What will follow from here will be every single step I took. From how I was once unaware the career I currently have even existed, to interviewing and setting my foot in the door. But for those of you who aren’t THAT interested and would like the brief rundown on things (I don’t know why you have even read this far), I will give you the short version to spare anymore unwanted details. So here it is:

I am just a guy who loves what he does and years ago decided that making a living off of what I do was most likely the only way I would ever truly be happiest. As a result of this realization, I spent a lot of time and energy into my craft, networked & established contact with people in my industry prior to graduating from my studies, applied for an entry level dream job, made a demo and got a great gig.

There you go! Now read on if you want the full story…

In 2006, I was beginning my studies in Recording Arts down in Orlando, Florida at Full Sail University. At the age of 20, I had been a hobbyist electronic musician and producer for a few years.

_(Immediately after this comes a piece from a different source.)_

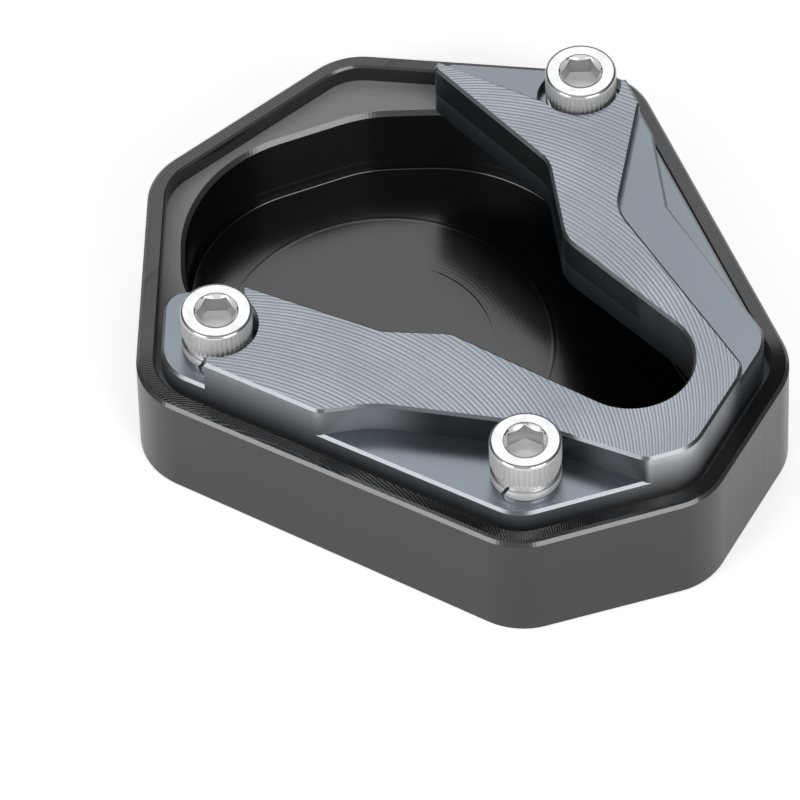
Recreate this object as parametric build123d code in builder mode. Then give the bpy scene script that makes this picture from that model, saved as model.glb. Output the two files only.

The hobby really began taking speed around the age of fifteen, but I had discovered two track editing on my home PC when I was twelve. Remixing, recording bands and tweaking synthesizers were all things I was heavily interested in. While many of my musical peers in high school were spending much of their extracurricular efforts on traditional band instruments, I found individualism through exploring worlds I thought (back then) hardly any one had ventured into. By the time I moved to Orlando, I was ingrained with a bit of an introverted ‘lab rat’ approach to musical expression. Bedroom style producers like myself were popping up all over the world thanks to music creation software becoming more affordable and accessible through advancements in recording technology.

I was studying Recording Arts to become a recording studio engineer, a producer or something along those lines. My intent was to be the guy behind the board, engineering and tracking frequencies for bands or singers. I loved feeling like the person who could give a song polish or punch and could be responsible for something that sounded sonically professional. That was my utmost passion…at the time, anyway.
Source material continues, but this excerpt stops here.